There were several key points to my optimization technique:

• Firstly unrolling of loops, which basically means eliminating any kind of loop structures in the code, in favour of manually typing the code to perform the operations on the data. In terms of asm optimizations this reduces branching and shifting EIP too often.
• Another key point, was minimizing the load/store operations performed.
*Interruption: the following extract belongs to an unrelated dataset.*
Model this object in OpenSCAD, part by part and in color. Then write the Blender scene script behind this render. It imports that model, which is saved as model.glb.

To keep these down, you can use indirect addressing to get to the byte in memory you are interested in.e.g. mov edx, base add edx, edi mov bl, byte ptr[edx] becomes mov bl, [edx+edi]
• As Base64 encoding requires you to work at bit level using 3 bytes at a time, you can speed up the conversion of the bit sets by using the binary arithmetic operations of SHL and SHR (shift left/right) to progressively take the most significant bits of one DWORD and operate on them with a lower significance by shifting them.For example, if EAX contains a DWORD and you copy that the EDX. You can get rid of the left most 6 bits of EAX by shifting left 6. You can deal with those 6 bits in EDX, by shifting EDX right 26 times. This is much quicker than shifting out one bit at a time.
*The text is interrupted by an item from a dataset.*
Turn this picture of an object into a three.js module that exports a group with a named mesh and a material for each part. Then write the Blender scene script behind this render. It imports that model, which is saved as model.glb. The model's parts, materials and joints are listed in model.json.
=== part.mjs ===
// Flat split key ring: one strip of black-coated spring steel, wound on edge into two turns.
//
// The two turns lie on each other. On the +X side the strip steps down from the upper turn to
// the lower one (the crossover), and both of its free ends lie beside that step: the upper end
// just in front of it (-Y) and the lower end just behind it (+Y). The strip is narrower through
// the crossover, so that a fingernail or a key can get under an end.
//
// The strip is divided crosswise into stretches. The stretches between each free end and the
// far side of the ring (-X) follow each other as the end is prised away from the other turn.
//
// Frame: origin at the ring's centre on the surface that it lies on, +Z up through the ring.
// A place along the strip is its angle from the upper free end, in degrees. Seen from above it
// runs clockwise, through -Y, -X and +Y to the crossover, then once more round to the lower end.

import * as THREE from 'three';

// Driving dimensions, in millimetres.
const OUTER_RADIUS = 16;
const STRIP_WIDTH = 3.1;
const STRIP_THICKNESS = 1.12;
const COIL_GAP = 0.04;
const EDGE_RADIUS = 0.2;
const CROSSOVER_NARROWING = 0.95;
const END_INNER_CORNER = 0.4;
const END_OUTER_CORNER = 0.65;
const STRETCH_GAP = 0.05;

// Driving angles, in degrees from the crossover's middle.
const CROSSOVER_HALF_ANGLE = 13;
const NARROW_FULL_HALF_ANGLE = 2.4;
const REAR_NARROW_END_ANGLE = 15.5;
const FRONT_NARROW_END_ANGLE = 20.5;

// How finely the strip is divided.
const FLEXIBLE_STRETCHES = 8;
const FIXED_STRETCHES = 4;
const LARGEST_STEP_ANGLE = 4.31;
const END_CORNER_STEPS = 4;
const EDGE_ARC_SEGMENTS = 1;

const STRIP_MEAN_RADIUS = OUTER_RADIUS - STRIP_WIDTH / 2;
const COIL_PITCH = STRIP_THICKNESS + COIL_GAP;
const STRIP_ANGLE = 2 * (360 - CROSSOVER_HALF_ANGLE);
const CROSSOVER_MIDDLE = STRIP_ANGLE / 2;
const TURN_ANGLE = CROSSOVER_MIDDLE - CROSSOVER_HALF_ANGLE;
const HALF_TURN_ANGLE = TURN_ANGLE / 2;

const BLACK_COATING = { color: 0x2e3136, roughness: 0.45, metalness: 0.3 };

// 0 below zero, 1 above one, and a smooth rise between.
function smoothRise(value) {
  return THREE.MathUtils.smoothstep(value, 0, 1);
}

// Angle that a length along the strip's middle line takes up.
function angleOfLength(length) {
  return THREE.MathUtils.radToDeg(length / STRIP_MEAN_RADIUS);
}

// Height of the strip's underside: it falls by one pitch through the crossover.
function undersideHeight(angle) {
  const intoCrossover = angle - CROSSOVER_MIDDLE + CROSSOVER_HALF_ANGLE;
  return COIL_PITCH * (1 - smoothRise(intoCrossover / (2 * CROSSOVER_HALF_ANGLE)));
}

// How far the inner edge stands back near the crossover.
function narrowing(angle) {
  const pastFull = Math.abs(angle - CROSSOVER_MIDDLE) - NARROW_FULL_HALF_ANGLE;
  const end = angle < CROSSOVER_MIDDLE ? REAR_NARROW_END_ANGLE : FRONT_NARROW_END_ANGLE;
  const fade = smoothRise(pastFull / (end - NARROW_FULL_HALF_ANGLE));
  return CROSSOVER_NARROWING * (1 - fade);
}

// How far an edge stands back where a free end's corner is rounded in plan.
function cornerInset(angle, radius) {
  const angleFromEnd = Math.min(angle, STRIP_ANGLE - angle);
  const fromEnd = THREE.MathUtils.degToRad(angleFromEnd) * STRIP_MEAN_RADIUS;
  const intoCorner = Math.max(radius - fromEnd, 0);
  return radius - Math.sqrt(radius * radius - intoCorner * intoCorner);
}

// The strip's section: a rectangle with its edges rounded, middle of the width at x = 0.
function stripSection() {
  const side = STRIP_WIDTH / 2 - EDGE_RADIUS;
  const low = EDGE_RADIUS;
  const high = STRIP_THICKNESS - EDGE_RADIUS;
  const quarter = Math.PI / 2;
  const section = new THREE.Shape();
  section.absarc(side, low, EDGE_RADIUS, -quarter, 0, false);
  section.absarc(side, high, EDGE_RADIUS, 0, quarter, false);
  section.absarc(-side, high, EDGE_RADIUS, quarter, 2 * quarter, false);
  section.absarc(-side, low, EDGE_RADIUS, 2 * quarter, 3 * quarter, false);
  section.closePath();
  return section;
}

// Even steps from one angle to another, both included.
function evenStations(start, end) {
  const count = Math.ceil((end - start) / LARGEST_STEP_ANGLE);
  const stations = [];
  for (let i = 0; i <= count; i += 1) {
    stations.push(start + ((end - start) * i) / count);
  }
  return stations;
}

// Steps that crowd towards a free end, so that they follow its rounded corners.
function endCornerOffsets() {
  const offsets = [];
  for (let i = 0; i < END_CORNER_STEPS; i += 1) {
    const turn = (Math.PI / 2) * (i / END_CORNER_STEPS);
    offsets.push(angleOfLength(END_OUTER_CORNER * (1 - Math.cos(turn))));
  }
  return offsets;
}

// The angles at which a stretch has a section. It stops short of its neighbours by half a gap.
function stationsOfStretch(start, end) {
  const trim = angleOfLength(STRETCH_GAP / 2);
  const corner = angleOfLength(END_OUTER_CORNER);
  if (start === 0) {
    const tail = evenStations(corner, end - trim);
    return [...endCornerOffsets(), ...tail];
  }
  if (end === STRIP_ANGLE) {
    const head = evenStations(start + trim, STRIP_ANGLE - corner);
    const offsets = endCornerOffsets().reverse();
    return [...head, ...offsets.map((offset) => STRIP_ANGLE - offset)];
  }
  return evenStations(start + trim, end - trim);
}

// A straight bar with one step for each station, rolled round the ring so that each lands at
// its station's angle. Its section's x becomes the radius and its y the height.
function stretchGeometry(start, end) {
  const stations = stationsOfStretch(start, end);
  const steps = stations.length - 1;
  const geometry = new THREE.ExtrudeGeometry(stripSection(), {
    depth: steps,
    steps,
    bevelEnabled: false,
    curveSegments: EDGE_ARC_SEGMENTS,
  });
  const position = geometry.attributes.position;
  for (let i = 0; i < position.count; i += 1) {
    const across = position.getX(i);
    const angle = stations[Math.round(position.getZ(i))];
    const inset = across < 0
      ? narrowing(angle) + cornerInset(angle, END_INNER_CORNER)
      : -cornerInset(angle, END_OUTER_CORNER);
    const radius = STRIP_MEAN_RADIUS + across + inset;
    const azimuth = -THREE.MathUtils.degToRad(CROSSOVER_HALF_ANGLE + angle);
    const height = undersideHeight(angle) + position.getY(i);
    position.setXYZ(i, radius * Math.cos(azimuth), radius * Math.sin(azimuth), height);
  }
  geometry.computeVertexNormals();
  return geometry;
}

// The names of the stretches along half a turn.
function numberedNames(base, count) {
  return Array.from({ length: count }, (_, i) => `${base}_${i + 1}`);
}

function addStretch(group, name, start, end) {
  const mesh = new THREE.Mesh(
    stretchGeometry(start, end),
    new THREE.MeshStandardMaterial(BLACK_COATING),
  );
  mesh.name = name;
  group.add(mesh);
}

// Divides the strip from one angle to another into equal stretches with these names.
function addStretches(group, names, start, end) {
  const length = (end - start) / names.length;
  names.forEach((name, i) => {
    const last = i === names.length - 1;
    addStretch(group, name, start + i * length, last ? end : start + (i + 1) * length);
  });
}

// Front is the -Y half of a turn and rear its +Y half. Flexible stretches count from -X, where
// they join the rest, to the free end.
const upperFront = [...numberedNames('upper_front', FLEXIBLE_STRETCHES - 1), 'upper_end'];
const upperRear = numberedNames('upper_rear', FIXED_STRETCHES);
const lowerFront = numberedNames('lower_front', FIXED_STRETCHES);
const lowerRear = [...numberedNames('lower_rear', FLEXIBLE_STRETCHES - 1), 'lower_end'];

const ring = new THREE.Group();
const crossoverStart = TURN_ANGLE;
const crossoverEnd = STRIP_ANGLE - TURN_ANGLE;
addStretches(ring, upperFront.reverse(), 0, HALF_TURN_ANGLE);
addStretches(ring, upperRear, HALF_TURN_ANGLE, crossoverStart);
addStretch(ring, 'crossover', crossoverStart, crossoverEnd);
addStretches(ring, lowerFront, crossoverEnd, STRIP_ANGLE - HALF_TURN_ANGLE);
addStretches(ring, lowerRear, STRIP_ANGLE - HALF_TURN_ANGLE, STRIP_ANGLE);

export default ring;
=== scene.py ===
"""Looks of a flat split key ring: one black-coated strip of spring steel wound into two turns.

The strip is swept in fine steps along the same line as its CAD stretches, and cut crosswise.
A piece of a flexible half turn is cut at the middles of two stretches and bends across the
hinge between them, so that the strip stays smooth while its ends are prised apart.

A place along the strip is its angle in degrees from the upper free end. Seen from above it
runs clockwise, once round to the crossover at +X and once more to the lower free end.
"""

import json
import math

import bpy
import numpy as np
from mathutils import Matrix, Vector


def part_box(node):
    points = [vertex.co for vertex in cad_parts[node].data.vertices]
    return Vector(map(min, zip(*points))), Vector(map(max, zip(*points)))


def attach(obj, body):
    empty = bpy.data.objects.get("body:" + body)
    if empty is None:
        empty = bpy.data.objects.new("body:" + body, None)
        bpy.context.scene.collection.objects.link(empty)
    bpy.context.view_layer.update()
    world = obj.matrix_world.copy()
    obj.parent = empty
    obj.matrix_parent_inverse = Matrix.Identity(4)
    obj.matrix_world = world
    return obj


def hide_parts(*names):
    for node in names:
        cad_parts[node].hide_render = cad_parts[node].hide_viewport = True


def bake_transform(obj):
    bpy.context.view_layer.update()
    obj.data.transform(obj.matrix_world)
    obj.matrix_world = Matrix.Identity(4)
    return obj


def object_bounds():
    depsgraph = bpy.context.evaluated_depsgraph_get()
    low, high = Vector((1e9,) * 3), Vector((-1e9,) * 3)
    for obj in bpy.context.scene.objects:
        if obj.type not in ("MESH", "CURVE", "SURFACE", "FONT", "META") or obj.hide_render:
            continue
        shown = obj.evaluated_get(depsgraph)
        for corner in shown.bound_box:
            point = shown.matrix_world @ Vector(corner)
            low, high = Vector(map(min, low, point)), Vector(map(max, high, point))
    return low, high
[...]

My final throughput on the official test machine was 196.92 MB/s, which is almost double the throughput of the CryptoAPI function, which came in at 104.05 MB/s

When writing the "UltraChat" program, at university, I needed to write a port scanner that would look for running UltraChat servers. A port scanner basically attempts to connect to a host on a given port and return true or false if a connection was (or wasn't) established. The problem with doing this is that when a connection cannot be establish, Winsock (windows sockets) will keep trying, allowing for servers that are slow to reply. Which then slows the whole process down. To get around this I used a simple threading and timer technique to kill the request if it doesnt succeed within a given time. Code:

bool quickConnect(char* remoteHostIP, int port)
{
      struct sockaddr_in sAddress;

      //set up connection info
      sAddress.sin_family = AF_INET;
      sAddress.sin_port = htons(port);                                                      //port
      sAddress.sin_addr.S_un.S_addr = inet_addr(remoteHostIP);                  //IP

      //use a thread to do the connection
      HANDLE tConnThread;
      DWORD threadID;
      DWORD tExitCode=0;

      tConnThread=CreateThread(NULL,0,&quickConnectTTL,&sAddress,0,&threadID);

      //now wait 1seconds maximum for response
      SYSTEMTIME now;
      GetSystemTime(&now);

      int finishTime=(now.wDay * 24 * 60)+(now.wHour * 60)+(now.wSecond)+1;
      int nowTime=0;

      while(nowTime<finishTime){
            GetSystemTime(&now);
            nowTime=(now.wDay * 24 * 60)+(now.wHour * 60)+(now.wSecond);
            //check if already exited, dont waste time
            GetExitCodeThread(tConnThread,&tExitCode);
            if(tExitCode!=STILL_ACTIVE){
                  break;
            }
      }

      //get the return value from connection
      GetExitCodeThread(tConnThread,&tExitCode);

      //if thread did not exit, time is up, close the thread and assume no server
      if(tExitCode==STILL_ACTIVE){
            TerminateThread(tConnThread,0);
            tExitCode=0;
      }

      CloseHandle(tConnThread);

      bool present;
      //check return values
      if(tExitCode==1){
            present=true;
      }
      else{
            present=false;
      }

      return present;

}

DWORD WINAPI quickConnectTTL(LPVOID sAddressPTR){
      //copy struct info from PTR
      struct sockaddr_in sAddress;
      memcpy(&sAddress,sAddressPTR,sizeof(struct sockaddr_in));

      //connect to remote host
      int concode;
      SOCKET s=socket(AF_INET,SOCK_STREAM,0);
      concode=connect(s ,(struct sockaddr *)&sAddress,sizeof(sAddress));

      if(concode==SOCKET_ERROR){
            ExitThread(0);
            return 0;
      }
      else{
            closesocket(s);
            ExitThread(1);
            return 1;
      }
}

The above example waits 1 second for a reply, and then assumes a false result. To use the code, you need to include the windows sockets headers and initialise the winsock, then call quickConnect passing the host/port.